In November 2012, as an early and severe flu season bore down on North America, the news from the US Centers for Disease Control and Prevention (CDC) in Atlanta, Georgia, was reassuring. "So far, this season, most (90%) of the influenza viruses … are well-matched to the 2012–2013 influenza vaccine; this should mean that the vaccine will offer good protection," the agency stated.
Yet vaccine effectiveness against H3N2, the main flu strain circulating that season, proved to be only 46% in adults aged 18–49, 50% in those aged 50–64, and a dismal 9% in people aged over 65, a vulnerable group. Flu hospitalizations and deaths were the highest in almost a decade. What went wrong?
Research published on 25 March in PLoS ONE1 by Danuta Skowronski from the BC Centre for Disease Control in Vancouver, British Columbia, and colleagues at other Canadian public-health research centres, shows that the H3N2 vaccine strain selected by the World Health Organization (WHO) was indeed well matched to the wild viruses circulating at the time.
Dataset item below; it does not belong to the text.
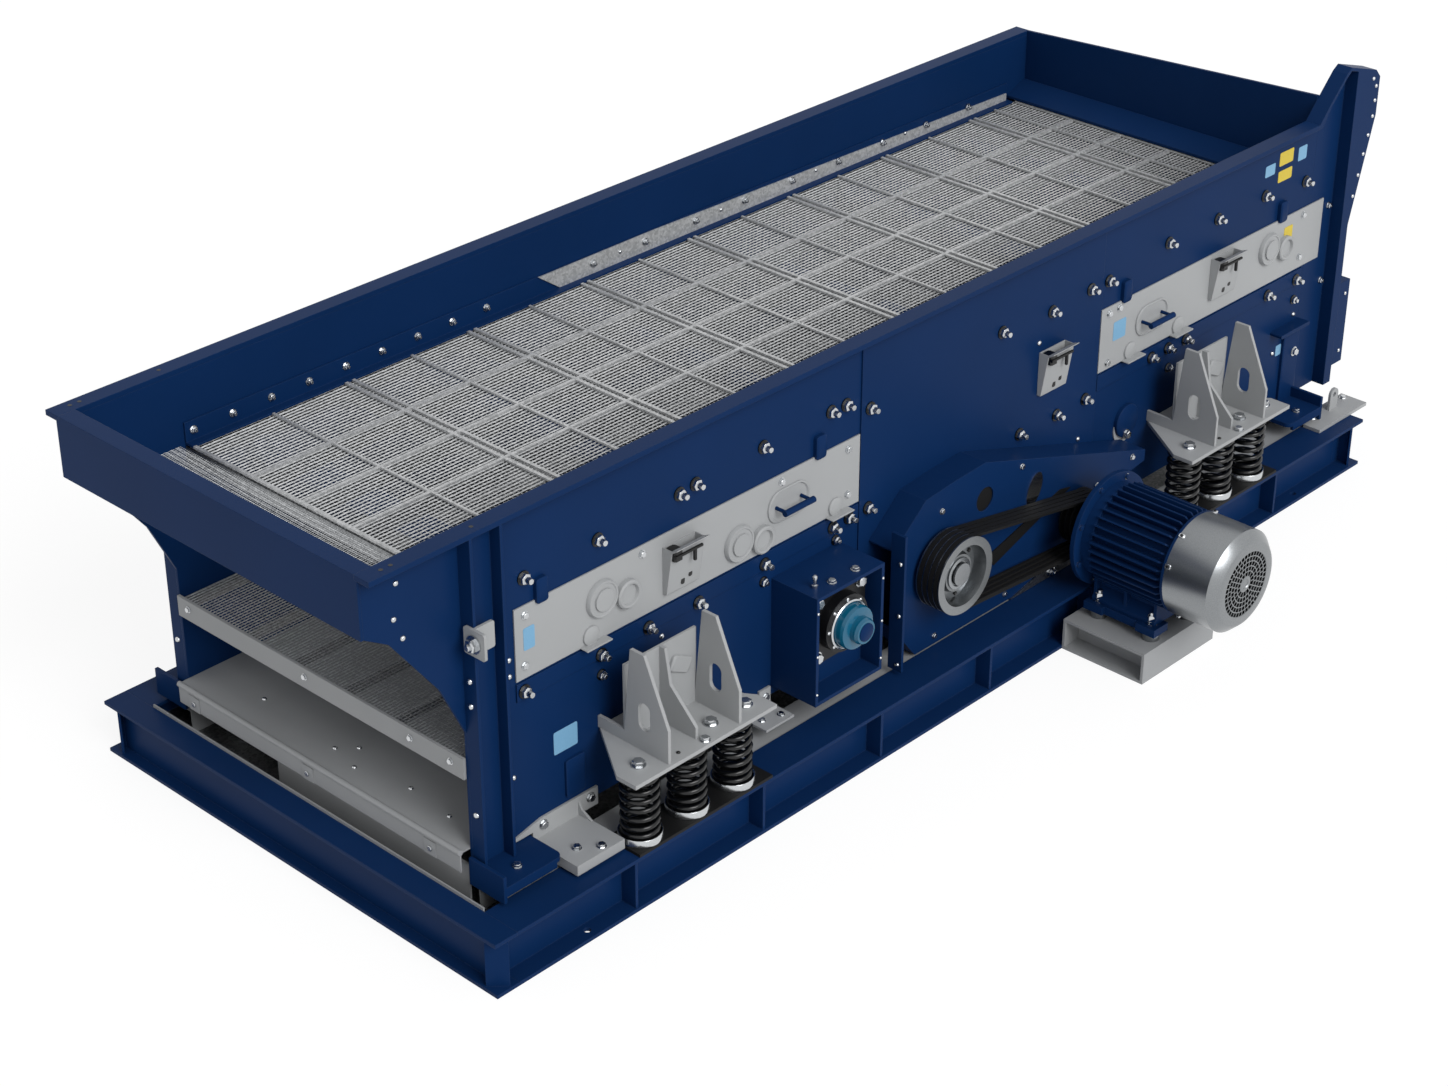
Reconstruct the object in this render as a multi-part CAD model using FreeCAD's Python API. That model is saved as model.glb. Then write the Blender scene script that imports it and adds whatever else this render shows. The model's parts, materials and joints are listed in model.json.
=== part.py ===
import FreeCAD
import Part
import math
import os

# Horizontal vibrating screen for sizing stone: a box of two steel side plates carries a top deck,
# a second deck and a fines pan, and stands on coil springs over a welded base frame. Two shafts in
# bearing boxes shake the box, and a foot-mounted motor turns one of them through four V-belts.
# Millimetres. +X points to the feed end, -X to the discharge end, -Y to the drive side, +Z up.
# The origin is the centre of the base frame's footprint on the ground.

Vector = FreeCAD.Vector

# Base frame
base_length = 5150.0
base_width = 2130.0
beam_depth = 220.0
beam_flange_width = 160.0
beam_flange_thickness = 14.0
beam_web_thickness = 10.0
end_beam_width = 100.0
end_web_thickness = 12.0
end_web_inset = 45.0
corner_plate_leg = 57.0
corner_plate_inset = 8.0
corner_plate_thickness = 7.0
stiffener_thickness = 12.0
stiffener_spacing = 640.0
stiffener_inset = 6.0
cross_member_width = 90.0
cross_member_height = 96.0
cross_member_wall = 8.0
cross_member_count = 3
floor_thickness = 6.0
floor_edge_gap = 6.0
skirt_thickness = 6.0
skirt_width = 121.0
skirt_drop = 4.0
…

But the strain sent to vaccine makers — which is first adapted to grow better in the hens' eggs used to produce the vaccine — was mismatched and poorly effective, they find.
The likely cause, the scientists found, is three mutations in the egg-adapted strain that were not present in the WHO strain, resulting in changes at key sites of the haemagglutinin surface protein known to affect antibody responses.